▸ **Requirements**
Repeat exactly what appears from the opening line of the listing to the line with "return low +", inclusive.

▸ **Given information**
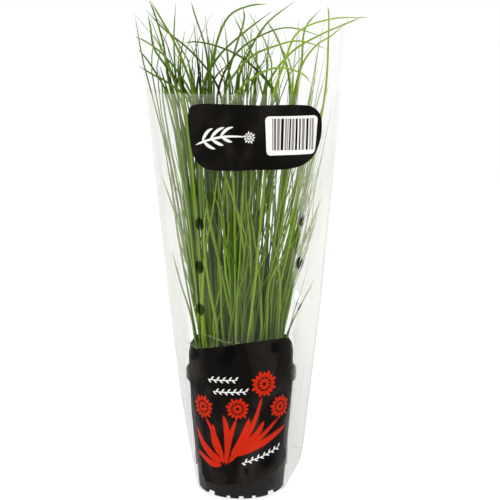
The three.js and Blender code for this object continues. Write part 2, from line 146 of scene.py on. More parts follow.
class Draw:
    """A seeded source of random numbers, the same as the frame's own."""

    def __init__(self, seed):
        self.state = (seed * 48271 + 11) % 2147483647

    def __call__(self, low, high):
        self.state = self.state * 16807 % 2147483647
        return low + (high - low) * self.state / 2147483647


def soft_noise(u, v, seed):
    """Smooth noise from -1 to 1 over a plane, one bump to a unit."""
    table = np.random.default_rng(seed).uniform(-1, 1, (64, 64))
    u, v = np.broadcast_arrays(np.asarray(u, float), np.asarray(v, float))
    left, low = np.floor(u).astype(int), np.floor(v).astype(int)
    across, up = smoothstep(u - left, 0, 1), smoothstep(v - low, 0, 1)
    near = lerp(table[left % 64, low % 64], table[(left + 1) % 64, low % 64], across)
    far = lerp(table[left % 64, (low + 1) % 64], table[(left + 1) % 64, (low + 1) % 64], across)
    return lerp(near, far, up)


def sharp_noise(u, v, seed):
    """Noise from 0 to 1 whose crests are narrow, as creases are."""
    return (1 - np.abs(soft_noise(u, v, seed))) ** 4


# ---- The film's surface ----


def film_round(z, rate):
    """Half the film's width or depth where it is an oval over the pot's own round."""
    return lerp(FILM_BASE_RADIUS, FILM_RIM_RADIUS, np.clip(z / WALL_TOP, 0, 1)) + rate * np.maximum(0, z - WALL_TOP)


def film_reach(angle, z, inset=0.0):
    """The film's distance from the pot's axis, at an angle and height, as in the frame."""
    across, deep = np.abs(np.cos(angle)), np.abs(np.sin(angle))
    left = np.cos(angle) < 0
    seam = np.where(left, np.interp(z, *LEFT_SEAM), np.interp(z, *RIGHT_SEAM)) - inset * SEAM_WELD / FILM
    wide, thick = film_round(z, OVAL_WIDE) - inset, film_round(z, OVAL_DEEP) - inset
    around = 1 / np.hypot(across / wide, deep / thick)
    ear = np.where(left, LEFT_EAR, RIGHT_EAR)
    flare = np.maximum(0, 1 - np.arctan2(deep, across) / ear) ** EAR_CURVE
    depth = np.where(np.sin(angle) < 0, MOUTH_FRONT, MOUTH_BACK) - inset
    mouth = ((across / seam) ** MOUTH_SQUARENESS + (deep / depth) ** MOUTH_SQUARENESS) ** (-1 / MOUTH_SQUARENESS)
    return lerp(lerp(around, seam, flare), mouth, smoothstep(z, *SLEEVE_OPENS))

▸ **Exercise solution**
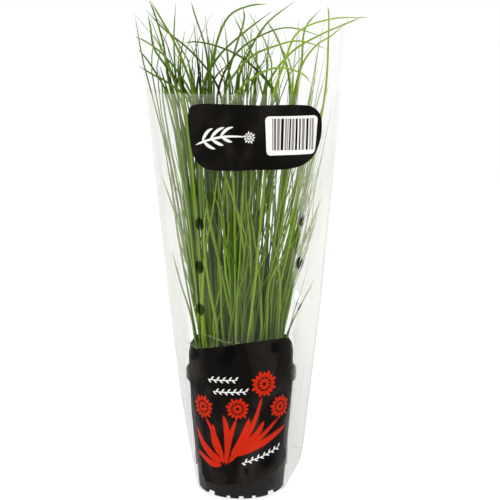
The three.js and Blender code for this object continues. Write part 2, from line 146 of scene.py on. More parts follow.
class Draw:
    """A seeded source of random numbers, the same as the frame's own."""

    def __init__(self, seed):
        self.state = (seed * 48271 + 11) % 2147483647

    def __call__(self, low, high):
        self.state = self.state * 16807 % 2147483647
        return low + (high - low) * self.state / 2147483647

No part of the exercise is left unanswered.